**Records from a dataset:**
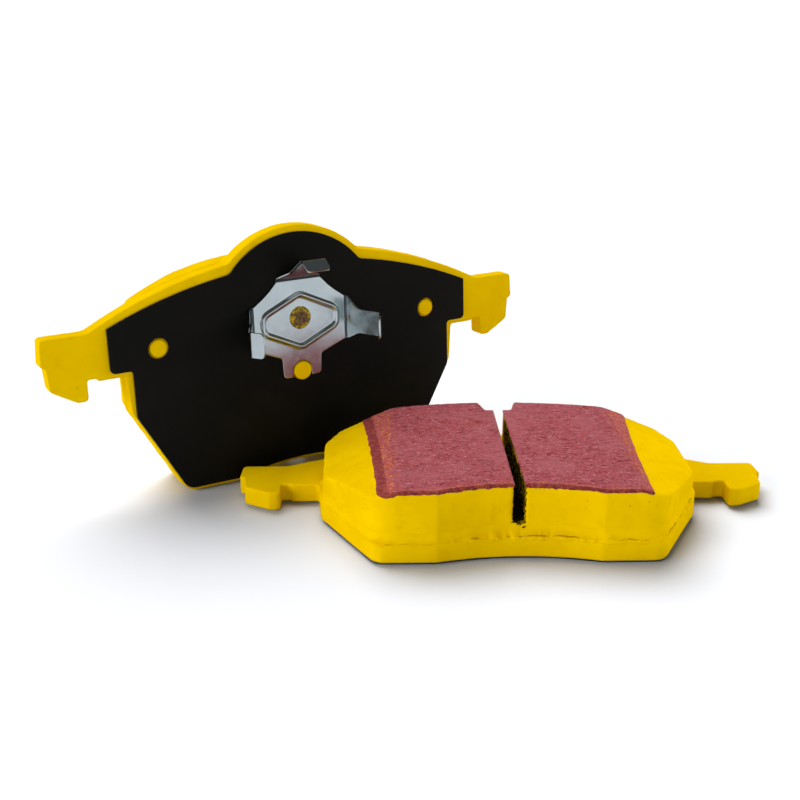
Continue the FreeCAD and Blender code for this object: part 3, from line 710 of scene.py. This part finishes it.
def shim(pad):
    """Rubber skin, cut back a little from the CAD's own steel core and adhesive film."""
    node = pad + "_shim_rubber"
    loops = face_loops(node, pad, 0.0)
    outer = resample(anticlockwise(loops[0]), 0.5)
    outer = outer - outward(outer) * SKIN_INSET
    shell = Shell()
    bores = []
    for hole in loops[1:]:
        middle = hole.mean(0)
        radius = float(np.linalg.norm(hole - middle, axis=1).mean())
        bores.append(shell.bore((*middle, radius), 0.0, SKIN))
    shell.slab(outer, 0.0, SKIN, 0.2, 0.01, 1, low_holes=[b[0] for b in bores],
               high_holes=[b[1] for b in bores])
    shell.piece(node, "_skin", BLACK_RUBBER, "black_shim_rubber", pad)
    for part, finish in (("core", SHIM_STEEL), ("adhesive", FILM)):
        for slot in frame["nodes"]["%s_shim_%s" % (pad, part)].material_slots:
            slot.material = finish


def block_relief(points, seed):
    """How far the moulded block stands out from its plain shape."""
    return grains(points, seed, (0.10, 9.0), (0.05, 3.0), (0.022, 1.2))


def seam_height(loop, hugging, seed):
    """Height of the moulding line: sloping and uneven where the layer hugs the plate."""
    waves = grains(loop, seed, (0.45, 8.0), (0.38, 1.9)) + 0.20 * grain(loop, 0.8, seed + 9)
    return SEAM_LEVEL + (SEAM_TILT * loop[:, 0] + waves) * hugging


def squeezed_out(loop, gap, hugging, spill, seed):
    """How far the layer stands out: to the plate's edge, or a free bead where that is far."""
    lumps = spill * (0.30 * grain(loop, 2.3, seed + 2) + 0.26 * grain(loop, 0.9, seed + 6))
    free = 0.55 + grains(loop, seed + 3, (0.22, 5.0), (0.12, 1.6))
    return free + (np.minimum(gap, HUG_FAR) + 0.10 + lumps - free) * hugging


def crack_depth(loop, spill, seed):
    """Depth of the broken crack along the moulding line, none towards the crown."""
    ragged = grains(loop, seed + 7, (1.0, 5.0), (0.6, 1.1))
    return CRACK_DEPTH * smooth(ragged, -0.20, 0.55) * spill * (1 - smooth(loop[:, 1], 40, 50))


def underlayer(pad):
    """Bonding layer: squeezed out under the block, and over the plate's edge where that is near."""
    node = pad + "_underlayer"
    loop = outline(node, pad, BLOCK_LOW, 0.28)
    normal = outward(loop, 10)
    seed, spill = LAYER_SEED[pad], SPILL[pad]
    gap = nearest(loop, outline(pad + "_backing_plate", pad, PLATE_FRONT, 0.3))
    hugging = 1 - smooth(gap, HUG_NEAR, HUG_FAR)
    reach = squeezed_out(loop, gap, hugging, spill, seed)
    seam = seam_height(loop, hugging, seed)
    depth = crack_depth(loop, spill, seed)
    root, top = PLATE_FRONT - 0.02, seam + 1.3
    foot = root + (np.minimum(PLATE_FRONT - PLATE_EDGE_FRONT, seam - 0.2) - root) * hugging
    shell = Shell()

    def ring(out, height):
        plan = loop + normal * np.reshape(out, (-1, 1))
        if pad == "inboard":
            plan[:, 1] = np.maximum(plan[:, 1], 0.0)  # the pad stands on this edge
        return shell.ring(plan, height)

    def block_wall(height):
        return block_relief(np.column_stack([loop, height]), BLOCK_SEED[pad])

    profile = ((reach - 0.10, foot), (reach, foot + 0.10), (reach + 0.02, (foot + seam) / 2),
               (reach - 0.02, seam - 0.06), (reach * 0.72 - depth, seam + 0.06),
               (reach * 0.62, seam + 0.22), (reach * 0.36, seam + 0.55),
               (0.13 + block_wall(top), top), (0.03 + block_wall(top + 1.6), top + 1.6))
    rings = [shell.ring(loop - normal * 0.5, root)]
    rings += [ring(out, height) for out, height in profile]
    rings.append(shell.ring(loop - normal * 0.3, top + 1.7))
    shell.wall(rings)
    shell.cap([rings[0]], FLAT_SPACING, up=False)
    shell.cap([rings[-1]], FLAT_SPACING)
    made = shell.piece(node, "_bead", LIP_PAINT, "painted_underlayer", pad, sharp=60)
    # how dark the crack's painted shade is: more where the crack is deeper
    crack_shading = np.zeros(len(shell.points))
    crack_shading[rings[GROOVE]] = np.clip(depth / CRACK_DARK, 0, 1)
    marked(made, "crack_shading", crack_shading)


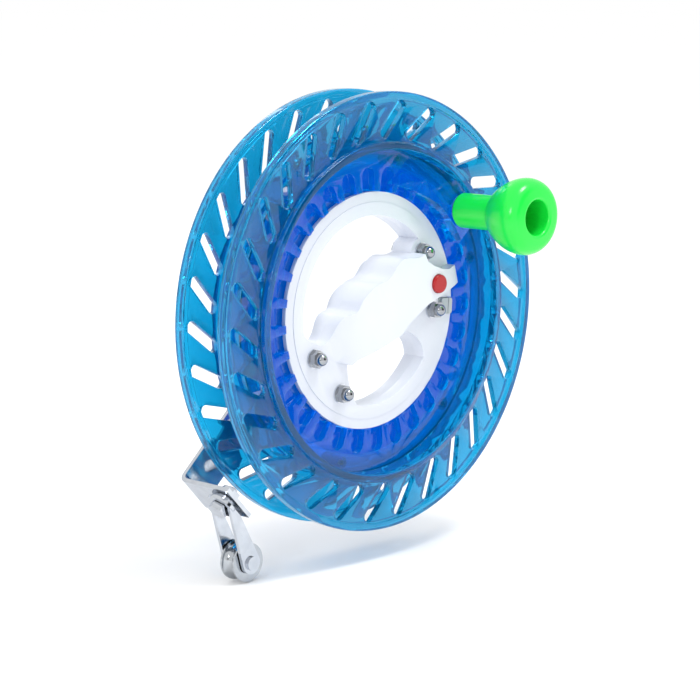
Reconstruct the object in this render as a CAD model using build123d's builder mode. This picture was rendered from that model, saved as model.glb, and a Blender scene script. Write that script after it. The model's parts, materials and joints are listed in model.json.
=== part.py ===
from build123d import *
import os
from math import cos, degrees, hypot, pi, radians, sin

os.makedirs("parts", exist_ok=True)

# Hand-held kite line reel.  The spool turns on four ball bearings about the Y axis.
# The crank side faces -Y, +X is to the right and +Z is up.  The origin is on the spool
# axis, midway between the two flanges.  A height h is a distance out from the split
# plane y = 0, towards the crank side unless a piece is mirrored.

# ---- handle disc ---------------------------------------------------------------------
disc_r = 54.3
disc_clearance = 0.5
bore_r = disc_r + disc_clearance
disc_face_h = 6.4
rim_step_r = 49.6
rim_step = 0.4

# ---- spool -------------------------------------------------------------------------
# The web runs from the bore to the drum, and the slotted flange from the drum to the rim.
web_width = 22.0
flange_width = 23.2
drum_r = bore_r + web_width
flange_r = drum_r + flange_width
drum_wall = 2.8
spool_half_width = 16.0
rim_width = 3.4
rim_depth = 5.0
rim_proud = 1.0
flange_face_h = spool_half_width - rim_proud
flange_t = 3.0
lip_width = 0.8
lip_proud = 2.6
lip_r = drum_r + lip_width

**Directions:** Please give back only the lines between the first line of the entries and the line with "slot.material = finish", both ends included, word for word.

**Output below:**
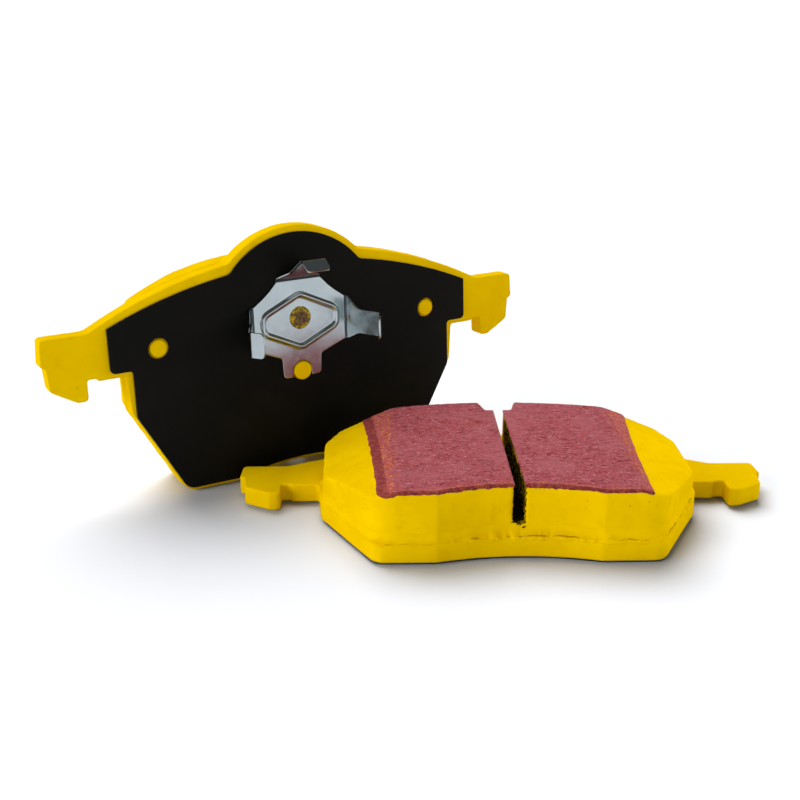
Continue the FreeCAD and Blender code for this object: part 3, from line 710 of scene.py. This part finishes it.
def shim(pad):
    """Rubber skin, cut back a little from the CAD's own steel core and adhesive film."""
    node = pad + "_shim_rubber"
    loops = face_loops(node, pad, 0.0)
    outer = resample(anticlockwise(loops[0]), 0.5)
    outer = outer - outward(outer) * SKIN_INSET
    shell = Shell()
    bores = []
    for hole in loops[1:]:
        middle = hole.mean(0)
        radius = float(np.linalg.norm(hole - middle, axis=1).mean())
        bores.append(shell.bore((*middle, radius), 0.0, SKIN))
    shell.slab(outer, 0.0, SKIN, 0.2, 0.01, 1, low_holes=[b[0] for b in bores],
               high_holes=[b[1] for b in bores])
    shell.piece(node, "_skin", BLACK_RUBBER, "black_shim_rubber", pad)
    for part, finish in (("core", SHIM_STEEL), ("adhesive", FILM)):
        for slot in frame["nodes"]["%s_shim_%s" % (pad, part)].material_slots:
            slot.material = finish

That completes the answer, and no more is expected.